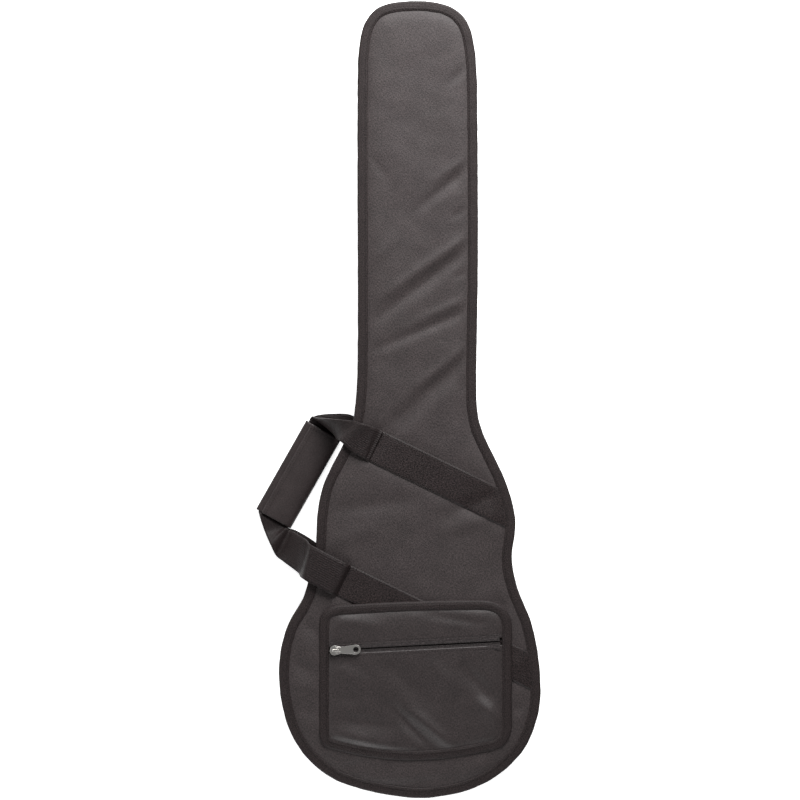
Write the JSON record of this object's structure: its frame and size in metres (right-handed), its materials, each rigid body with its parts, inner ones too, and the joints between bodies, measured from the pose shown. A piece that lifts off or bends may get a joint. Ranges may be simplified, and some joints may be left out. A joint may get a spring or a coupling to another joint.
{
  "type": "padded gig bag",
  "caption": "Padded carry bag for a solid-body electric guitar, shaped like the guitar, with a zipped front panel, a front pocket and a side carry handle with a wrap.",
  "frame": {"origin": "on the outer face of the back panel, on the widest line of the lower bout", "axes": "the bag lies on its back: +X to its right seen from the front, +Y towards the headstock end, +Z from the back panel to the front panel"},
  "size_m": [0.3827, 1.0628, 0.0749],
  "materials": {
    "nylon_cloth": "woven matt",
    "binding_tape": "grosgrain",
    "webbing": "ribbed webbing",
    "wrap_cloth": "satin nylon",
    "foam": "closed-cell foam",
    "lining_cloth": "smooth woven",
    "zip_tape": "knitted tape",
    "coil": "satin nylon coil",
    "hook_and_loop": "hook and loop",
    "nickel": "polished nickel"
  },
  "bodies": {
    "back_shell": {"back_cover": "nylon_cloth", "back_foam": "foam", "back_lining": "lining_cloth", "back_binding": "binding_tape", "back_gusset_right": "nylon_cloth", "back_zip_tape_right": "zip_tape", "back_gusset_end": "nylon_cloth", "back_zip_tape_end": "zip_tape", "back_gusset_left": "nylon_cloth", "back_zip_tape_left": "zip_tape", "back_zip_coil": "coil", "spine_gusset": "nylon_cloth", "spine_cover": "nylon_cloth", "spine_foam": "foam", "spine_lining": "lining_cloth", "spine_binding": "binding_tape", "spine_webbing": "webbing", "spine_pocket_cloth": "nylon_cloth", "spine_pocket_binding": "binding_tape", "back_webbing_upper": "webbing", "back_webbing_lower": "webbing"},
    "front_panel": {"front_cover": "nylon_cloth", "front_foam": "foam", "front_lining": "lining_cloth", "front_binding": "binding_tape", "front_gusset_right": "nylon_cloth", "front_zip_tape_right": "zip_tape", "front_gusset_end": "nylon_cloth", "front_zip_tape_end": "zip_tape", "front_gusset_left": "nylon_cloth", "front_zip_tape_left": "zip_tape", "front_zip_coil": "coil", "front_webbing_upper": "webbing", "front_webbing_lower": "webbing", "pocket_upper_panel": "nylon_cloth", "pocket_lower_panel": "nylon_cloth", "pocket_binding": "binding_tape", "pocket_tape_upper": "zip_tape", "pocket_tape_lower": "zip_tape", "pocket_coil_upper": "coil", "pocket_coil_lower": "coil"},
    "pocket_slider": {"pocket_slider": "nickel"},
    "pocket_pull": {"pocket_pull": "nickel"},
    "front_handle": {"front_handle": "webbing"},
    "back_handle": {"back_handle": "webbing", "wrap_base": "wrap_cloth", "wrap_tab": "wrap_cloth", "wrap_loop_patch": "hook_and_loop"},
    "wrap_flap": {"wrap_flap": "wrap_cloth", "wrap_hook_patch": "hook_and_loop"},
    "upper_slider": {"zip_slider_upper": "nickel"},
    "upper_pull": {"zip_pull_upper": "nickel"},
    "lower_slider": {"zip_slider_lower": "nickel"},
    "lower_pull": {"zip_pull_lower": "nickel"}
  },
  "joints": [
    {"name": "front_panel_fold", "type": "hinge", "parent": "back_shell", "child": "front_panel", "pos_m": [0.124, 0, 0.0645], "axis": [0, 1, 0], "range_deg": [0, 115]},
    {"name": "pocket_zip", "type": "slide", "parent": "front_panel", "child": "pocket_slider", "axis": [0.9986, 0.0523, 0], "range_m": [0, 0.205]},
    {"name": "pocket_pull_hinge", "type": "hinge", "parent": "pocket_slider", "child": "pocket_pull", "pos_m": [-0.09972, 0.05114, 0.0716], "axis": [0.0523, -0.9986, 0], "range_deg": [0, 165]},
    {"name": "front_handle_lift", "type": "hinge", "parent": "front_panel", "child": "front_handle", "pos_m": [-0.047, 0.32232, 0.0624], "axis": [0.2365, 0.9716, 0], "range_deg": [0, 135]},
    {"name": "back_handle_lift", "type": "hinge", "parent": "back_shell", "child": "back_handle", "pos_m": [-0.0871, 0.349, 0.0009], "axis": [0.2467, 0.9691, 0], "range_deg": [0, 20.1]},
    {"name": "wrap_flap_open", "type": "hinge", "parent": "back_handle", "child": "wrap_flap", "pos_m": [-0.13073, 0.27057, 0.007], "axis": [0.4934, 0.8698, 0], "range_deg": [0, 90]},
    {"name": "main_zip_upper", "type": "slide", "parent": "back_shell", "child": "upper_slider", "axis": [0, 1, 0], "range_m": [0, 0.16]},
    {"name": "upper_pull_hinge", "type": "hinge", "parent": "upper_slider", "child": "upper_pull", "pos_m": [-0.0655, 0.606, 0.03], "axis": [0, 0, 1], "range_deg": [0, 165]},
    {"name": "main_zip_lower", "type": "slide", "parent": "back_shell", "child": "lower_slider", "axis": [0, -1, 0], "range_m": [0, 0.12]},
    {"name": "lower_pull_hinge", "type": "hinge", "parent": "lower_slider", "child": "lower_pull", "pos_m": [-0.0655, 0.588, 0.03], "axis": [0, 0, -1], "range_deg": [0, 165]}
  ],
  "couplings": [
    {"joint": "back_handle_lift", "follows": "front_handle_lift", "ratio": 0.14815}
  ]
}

==============================

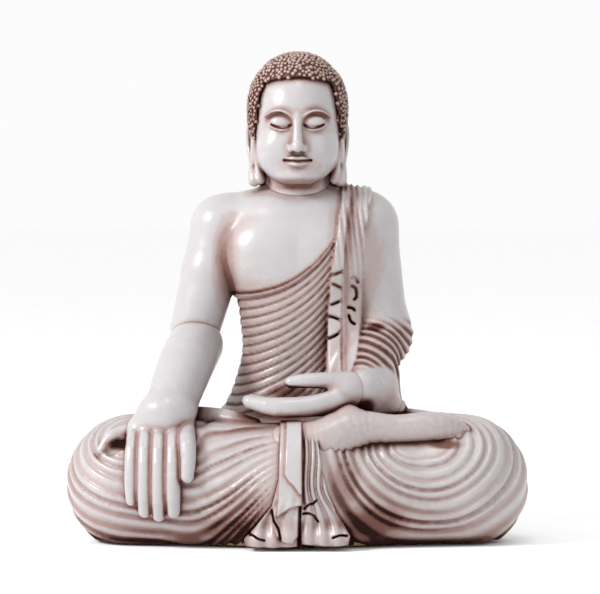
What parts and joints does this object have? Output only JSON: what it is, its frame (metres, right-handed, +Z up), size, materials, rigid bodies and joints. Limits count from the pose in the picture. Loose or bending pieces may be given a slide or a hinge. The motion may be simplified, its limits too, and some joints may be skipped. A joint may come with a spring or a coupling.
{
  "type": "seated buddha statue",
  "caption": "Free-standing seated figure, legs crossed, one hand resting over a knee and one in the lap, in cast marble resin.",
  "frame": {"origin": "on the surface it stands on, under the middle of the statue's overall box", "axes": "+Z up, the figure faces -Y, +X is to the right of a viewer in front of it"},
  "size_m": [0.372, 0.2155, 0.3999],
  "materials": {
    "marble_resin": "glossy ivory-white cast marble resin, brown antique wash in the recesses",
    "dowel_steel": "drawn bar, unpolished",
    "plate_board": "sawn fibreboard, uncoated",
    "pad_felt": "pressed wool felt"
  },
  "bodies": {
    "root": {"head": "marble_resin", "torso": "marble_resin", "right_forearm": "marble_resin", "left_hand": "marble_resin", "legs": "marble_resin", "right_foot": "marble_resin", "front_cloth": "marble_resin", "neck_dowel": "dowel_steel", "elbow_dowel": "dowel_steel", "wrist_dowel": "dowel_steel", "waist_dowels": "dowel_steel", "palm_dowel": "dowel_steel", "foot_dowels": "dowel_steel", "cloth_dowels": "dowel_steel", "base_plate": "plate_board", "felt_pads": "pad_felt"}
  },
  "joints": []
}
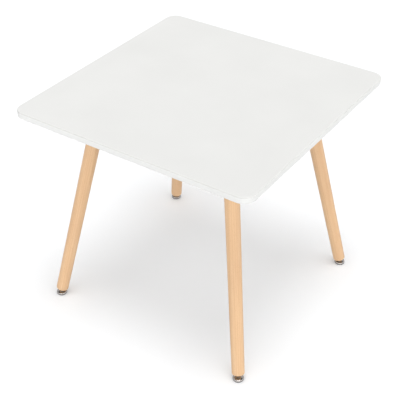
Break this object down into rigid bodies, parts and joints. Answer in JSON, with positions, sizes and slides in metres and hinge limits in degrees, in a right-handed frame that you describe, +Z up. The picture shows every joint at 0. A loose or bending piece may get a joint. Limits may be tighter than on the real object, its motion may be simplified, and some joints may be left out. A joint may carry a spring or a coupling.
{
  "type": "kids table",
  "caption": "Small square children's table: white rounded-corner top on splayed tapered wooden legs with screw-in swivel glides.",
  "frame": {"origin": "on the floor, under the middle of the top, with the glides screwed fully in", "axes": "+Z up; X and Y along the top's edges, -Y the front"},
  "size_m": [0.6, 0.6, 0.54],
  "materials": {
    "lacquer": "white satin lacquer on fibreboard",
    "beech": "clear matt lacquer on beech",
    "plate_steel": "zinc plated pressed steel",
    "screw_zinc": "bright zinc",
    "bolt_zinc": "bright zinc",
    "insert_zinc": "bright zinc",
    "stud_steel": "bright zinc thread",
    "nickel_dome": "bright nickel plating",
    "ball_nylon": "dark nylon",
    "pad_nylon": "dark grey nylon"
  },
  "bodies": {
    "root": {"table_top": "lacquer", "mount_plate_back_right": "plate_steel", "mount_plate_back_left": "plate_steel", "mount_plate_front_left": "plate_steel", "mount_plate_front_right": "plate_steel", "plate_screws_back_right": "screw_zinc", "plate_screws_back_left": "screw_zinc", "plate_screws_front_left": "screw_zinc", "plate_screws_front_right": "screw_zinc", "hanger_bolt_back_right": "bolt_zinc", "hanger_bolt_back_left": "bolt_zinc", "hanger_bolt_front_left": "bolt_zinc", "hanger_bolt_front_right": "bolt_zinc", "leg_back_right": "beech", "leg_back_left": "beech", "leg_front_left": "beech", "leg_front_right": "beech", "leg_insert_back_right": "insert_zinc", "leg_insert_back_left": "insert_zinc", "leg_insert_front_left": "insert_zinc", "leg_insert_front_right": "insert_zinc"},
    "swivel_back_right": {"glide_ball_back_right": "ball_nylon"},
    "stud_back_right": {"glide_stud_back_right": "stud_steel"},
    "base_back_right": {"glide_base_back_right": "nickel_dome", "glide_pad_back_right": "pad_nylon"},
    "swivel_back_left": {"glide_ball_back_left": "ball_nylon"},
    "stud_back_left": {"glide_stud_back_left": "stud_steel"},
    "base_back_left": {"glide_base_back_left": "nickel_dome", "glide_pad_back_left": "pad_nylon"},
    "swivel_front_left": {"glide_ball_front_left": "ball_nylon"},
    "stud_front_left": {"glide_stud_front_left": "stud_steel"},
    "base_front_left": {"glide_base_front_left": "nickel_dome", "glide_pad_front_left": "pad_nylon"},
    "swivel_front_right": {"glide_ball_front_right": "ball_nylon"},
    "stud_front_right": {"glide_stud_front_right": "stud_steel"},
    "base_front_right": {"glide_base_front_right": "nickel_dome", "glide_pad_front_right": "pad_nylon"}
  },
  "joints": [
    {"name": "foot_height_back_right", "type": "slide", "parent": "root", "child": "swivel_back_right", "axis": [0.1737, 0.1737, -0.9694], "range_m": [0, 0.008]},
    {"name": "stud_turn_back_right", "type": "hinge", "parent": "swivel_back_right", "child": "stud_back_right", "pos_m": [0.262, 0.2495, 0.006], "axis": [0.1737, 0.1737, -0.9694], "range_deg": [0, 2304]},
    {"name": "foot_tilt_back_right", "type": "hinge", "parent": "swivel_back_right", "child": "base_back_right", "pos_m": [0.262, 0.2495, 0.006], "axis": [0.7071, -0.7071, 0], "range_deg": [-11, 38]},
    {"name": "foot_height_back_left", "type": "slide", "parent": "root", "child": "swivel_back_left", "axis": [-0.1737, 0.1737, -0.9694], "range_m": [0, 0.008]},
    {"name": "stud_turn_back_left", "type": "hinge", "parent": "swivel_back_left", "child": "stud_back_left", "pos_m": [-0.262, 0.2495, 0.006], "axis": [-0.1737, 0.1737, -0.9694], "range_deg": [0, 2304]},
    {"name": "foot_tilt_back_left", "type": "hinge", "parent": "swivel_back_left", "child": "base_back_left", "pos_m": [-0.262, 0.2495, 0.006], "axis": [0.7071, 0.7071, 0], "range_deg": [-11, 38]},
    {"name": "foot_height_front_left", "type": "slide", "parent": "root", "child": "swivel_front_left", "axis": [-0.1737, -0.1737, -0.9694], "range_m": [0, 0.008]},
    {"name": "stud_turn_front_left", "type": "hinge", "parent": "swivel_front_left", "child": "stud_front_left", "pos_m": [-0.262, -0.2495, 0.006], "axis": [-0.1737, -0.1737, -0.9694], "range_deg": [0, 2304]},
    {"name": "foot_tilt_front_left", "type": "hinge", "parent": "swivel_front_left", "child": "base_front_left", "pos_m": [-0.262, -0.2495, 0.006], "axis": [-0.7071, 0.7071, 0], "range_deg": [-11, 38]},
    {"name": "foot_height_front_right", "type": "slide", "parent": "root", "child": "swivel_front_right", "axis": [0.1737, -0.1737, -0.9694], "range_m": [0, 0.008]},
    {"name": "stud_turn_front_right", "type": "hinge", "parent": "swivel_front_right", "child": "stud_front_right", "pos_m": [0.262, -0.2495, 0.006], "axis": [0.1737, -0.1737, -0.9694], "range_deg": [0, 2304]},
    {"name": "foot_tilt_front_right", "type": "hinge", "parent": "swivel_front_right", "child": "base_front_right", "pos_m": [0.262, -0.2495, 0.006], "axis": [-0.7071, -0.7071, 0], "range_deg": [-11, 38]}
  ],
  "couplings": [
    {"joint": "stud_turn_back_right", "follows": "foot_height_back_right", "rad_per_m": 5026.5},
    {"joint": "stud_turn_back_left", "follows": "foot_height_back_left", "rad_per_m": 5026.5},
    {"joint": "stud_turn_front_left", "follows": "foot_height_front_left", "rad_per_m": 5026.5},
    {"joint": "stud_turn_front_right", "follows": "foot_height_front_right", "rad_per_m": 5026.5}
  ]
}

==============================

• Work instructions
Some lines of the data above may hold the word "handed"; report how many do, and nothing else.

• Response for this exercise
3